Bringing concepts to early learning in Mathematics

Our beliefs about mathematics play a significant role in how we approach learning within the discipline. These beliefs are established by the nature of our early engagement with mathematics and are difficult to change once established. For many people mathematics is viewed as a subject that is not for them. Indeed the situation is so bad that many people will say that they are not a maths person and approach mathematics with fear and anxiety.

The beliefs one holds regarding mathematics have their roots in the manner by which we were introduced to the discipline. Sadly, many learners, are taught mathematics through methods which emphasise rote learning of methods that result in singular correct responses. The emphasis is upon speed and accuracy. Talented mathematicians are those who can rapidly recall the required method and then perform each step without error. Learning mathematics is about memorising prescribed knowledge, learning the methods and acquiring a set of strategies which make the process easier. Understanding, creativity, critical thinking, questions and reasoning have little or no place in this version of mathematics.

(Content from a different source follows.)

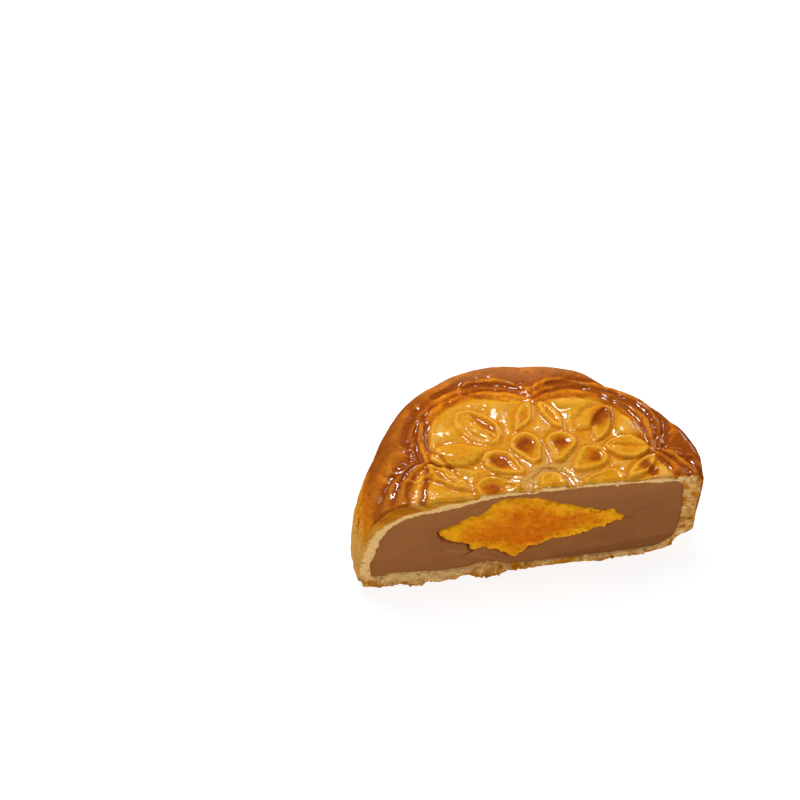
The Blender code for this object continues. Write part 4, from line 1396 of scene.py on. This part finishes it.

Our earliest experiences with mathematics shape our beliefs about mathematics. The challenge is to alter the nature of this early experience. In place of engaging with mathematics as a set of processes to be mastered, our long term learning is best served when we are encouraged to understand the concepts upon which mathematics is founded. Too often, the idea of building a conceptual understanding is considered too complicated for young minds. In this model, conceptual understanding is achieved once mastery of the basic processes is achieved. It is imagined that after many years of disciplined study, the individual will have a zen moment and achieve a conceptual understanding. But, we should be engaging with the concepts first. When teachers consider not the steps in the process but the nature of the concepts, they approach the learning from a very different perspective. By asking what the concept here is and how might I build an understanding of this, we begin to plan learning that achieves a conceptual understanding. This approach also allows the learner to see mathematics as a beautiful and ever-expanding discipline that invites creativity and critical thinking.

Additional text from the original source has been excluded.